• _The task_:
Beginning with the first line below, please repeat the material exactly, ending with the line that includes "return body".

• _Data extract_:
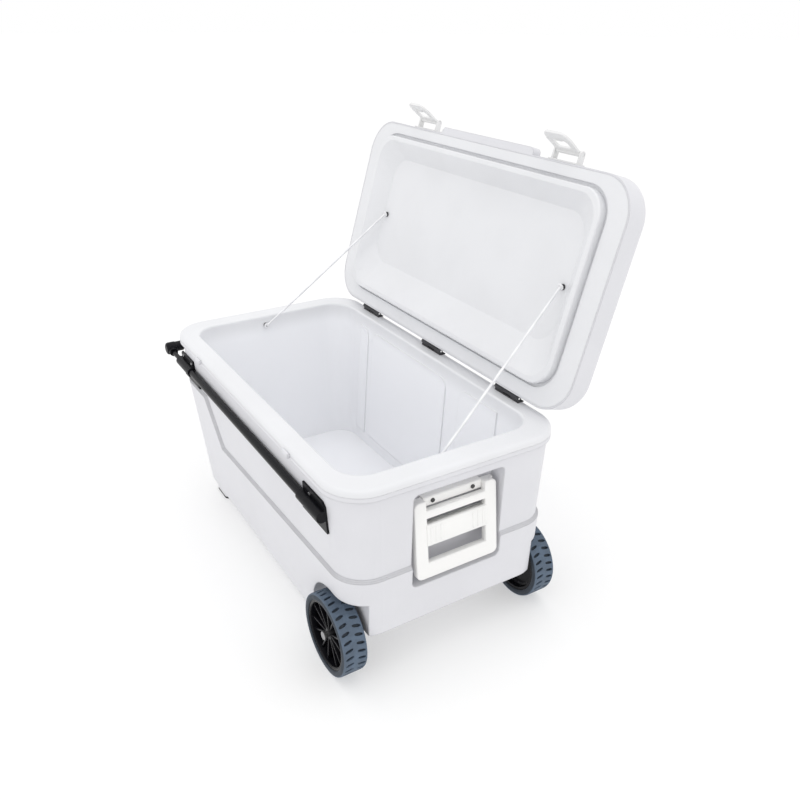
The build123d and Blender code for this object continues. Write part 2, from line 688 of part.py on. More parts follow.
def lift_block():
    """Pivot block screwed to the recess floor."""
    x0 = recess_floor_x()
    half = BLOCK_WIDTH / 2
    low = PIVOT_Z - BLOCK_HEIGHT / 2 - 2
    body = block(x0, x0 + BLOCK_THICK, -half, half, low, low + BLOCK_HEIGHT)
    body = fillet(body.edges().filter_by(Axis.Y).group_by(Axis.X)[-1], 4)
    for y in (-BLOCK_SCREW_Y, BLOCK_SCREW_Y):
        body -= bar_x(x0 - 1, x0 + BLOCK_THICK + 1, y, PIVOT_Z - 1, SCREW_RADIUS + FIT)
    for y0, y1 in pin_spans(RUN):
        body -= bar_y(y0, y1, pivot_x(), PIVOT_Z, PIVOT_RADIUS + FIT)
    return body


def lift_screws():
    """Two dark screws that hold the pivot block."""
    front = recess_floor_x() + BLOCK_THICK
    screws = []
    for y in (-BLOCK_SCREW_Y, BLOCK_SCREW_Y):
        shank = bar_x(recess_floor_x() + 0.5, front, y, PIVOT_Z - 1, SCREW_RADIUS)
        screws.append(shank + bar_x(front, front + 2, y, PIVOT_Z - 1, SCREW_HEAD))
    return screws


def pin_spans(grow):
    """Y values of the two pivot pins, lengthened by grow."""
    inner = BLOCK_SCREW_Y + SCREW_HEAD + 2
    outer = BAIL_WIDTH / 2 - 4
    return (-outer - grow, -inner + grow), (inner - grow, outer + grow)


def lift_pin():
    """Two steel pins, each through one end of the block and one arm of the bail."""
    return [bar_y(y0, y1, pivot_x(), PIVOT_Z, PIVOT_RADIUS) for y0, y1 in pin_spans(0)]


def lift_bail():
    """Swinging frame with a ribbed grip bar across it."""
    x0 = pivot_x() + BAIL_STAND
    x1 = x0 + BAIL_THICK
    half = BAIL_WIDTH / 2
    low = PIVOT_Z - BAIL_DROP
    top = PIVOT_Z + BAIL_EAR
    frame = block(x0, x1, -half, half, low, top)
    frame = fillet(frame.edges().filter_by(Axis.X), 9)
    inner = half - BAIL_SIDE
    bar_low = PIVOT_Z - GRIP_BAR_DROP - GRIP_BAR_HEIGHT / 2
    bar_top = bar_low + GRIP_BAR_HEIGHT
    frame -= block(x0 - 1, x1 + 1, -inner, inner, low + BAIL_FOOT, bar_low)
    frame -= block(x0 - 1, x1 + 1, -inner, inner, bar_top, bar_top + GRIP_SLOT)
    slot = BLOCK_WIDTH / 2 + SEAT
    frame -= block(x0 - 1, x1 + 1, -slot, slot, PIVOT_Z - BLOCK_HEIGHT / 2 - 4, top + 1)
    for y0, y1 in ((-half, -slot), (slot, half)):
        frame += bar_y(y0, y1, pivot_x(), PIVOT_Z, BAIL_EAR)
        frame += block(pivot_x(), x0 + 1, y0, y1, PIVOT_Z - BAIL_EAR, PIVOT_Z + BAIL_EAR)
    for y0, y1 in pin_spans(RUN):
        frame -= bar_y(y0, y1, pivot_x(), PIVOT_Z, PIVOT_RADIUS + RUN)
    return frame.rotate(Axis((pivot_x(), 0, PIVOT_Z), (0, -1, 0)), BAIL_LEAN)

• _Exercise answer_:
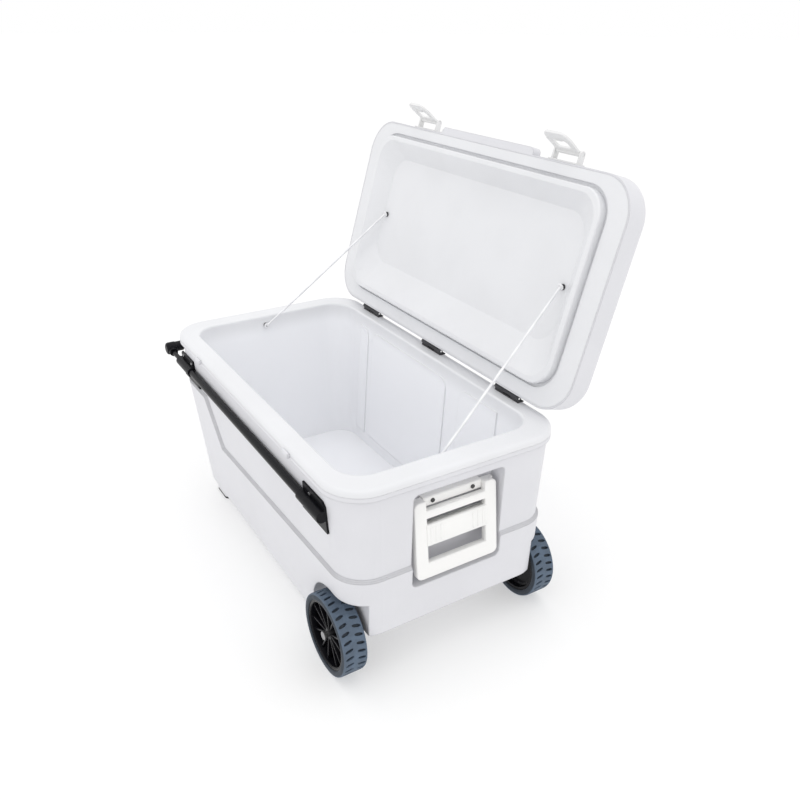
The build123d and Blender code for this object continues. Write part 2, from line 688 of part.py on. More parts follow.
def lift_block():
    """Pivot block screwed to the recess floor."""
    x0 = recess_floor_x()
    half = BLOCK_WIDTH / 2
    low = PIVOT_Z - BLOCK_HEIGHT / 2 - 2
    body = block(x0, x0 + BLOCK_THICK, -half, half, low, low + BLOCK_HEIGHT)
    body = fillet(body.edges().filter_by(Axis.Y).group_by(Axis.X)[-1], 4)
    for y in (-BLOCK_SCREW_Y, BLOCK_SCREW_Y):
        body -= bar_x(x0 - 1, x0 + BLOCK_THICK + 1, y, PIVOT_Z - 1, SCREW_RADIUS + FIT)
    for y0, y1 in pin_spans(RUN):
        body -= bar_y(y0, y1, pivot_x(), PIVOT_Z, PIVOT_RADIUS + FIT)
    return body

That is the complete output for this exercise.